Das gelingt nach bewährtem Schema über das Format des »Culture Clash«, der hier betont light und überraschend anders gestaltet wird. Denn die vermeintlichen Barbaren aka Syrer haben nicht nur bildungsbürgerliche Hintergründe, sondern sprechen dazu auch noch Französisch. Damit verdreht Delpy die üblichen Stereotypen, sind die wirklichen »Barbaren«, die vor Unwissen nur so triefen, natürlich die Einheimischen selbst, auch wenn Delpy hier erneut Mut beweist, geschickt variiert und immer wieder überrascht.
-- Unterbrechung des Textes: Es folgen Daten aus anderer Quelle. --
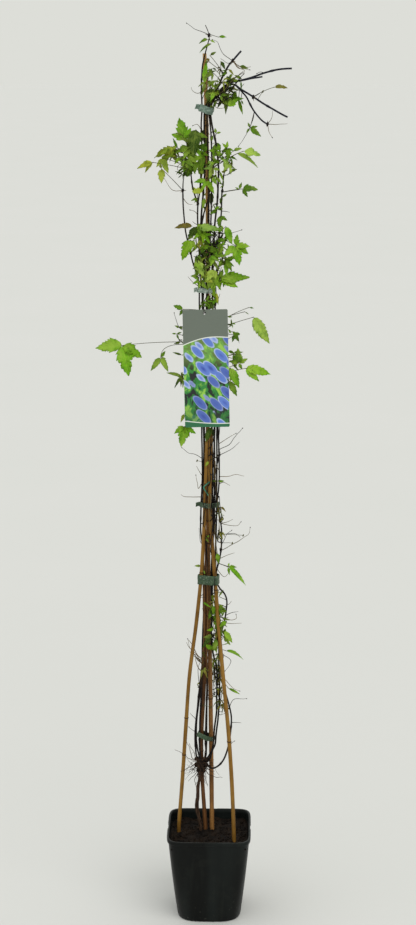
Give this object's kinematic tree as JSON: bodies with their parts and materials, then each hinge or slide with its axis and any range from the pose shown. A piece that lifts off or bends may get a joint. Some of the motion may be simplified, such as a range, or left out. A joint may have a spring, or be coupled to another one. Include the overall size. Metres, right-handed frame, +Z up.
{
  "type": "potted clematis",
  "caption": "Young alpine clematis in a square nursery pot: twining stems with toothed leaves tied up bamboo canes, with a hanging plant label.",
  "frame": {"origin": "middle of the pot's underside", "axes": "+Z up along the canes, -Y the front that the label faces, +X to the right seen from the front"},
  "size_m": [0.3271, 0.15, 1.5725],
  "materials": {
    "pot_plastic": "satin",
    "peat": "matte",
    "pale_bamboo": "satin",
    "dark_bamboo": "satin",
    "old_bark": "matte",
    "stem_and_leaf": "satin",
    "pale_strip": "satin",
    "green_strip": "satin",
    "teal_coating": "satin",
    "label_card": "satin",
    "dark_cord": "matte"
  },
  "bodies": {
    "root": {"pot": "pot_plastic", "soil": "peat", "cane_tall": "pale_bamboo", "cane_left": "pale_bamboo", "cane_right": "pale_bamboo", "cane_brown": "dark_bamboo", "crown": "old_bark", "vine_left": "stem_and_leaf", "vine_tall": "stem_and_leaf", "vine_mid": "stem_and_leaf", "vine_inner": "stem_and_leaf", "vine_front": "stem_and_leaf", "vine_low": "stem_and_leaf", "vine_right": "stem_and_leaf", "vine_back": "stem_and_leaf", "tie_top": "pale_strip", "tie_clear": "pale_strip", "tie_upper": "green_strip", "tie_lower": "green_strip", "tie_crown": "green_strip", "twist_wire": "teal_coating", "label": "label_card", "label_loop": "dark_cord"}
  },
  "joints": []
}
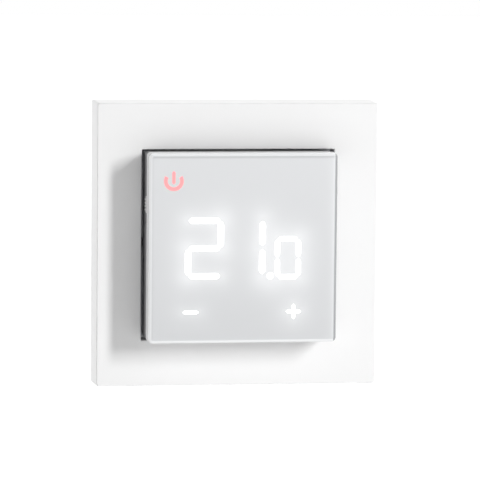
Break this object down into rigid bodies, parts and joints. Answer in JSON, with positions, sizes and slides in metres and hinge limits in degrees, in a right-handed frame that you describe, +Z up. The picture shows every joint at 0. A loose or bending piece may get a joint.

Doch Delpy will eigentlich mehr. In einem Interview mit der FAS sagte sie: »Es geht mir darum, zu verstehen, warum Menschen rassistisch sind, warum sie Angst vor Ausländern haben, warum sie Einwanderer fürchten. Was ist der Mechanismus, der Menschen mit Hass erfüllt, sie dazu bringt, sich zu bekämpfen oder zu töten? Das Eintauchen in die menschliche Seele ist für mich immer interessant, zu untersuchen, wer wir sind. ... Meine Komödie ist eine Möglichkeit, die Angst, die ich in mir habe, zu trainieren und in Schach zu halten.«
Dass Delpy ihre eigene Angst mit einem Film wie diesem bezwingen kann, lässt sich gut nachvollziehen. Gleichzeitig gelingt es ihr so wenig wie Loach, ihrem tieferen Anliegen gerecht zu werden. Denn am Ende steht auch hier der Zuschauer vor verschlossenen Türen, ist die Zustandsbeschreibung in all ihrer Drastik zwar relevant und überzeugend, doch warum Menschen rassistisch sind, warum sie Angst vor Ausländern haben, was es mit diesem Mechanismus auf sich hat, der Menschen mit Hass erfüllt, bleibt ungeklärt, wird nicht einmal zu einer vagen Ahnung. Mit ein wenig mehr psychologischer und wissenschaftlicher Unterfütterung – etwa über eine in die Handlung integrierte Rolle wie die eines charismatischen Migrationsforschers wie Hein de Haas oder den auf der Suche nach dem Kern von Fake News wandelnden französischen Ethnologen Julien Bonhomme – wäre mehr möglich gewesen.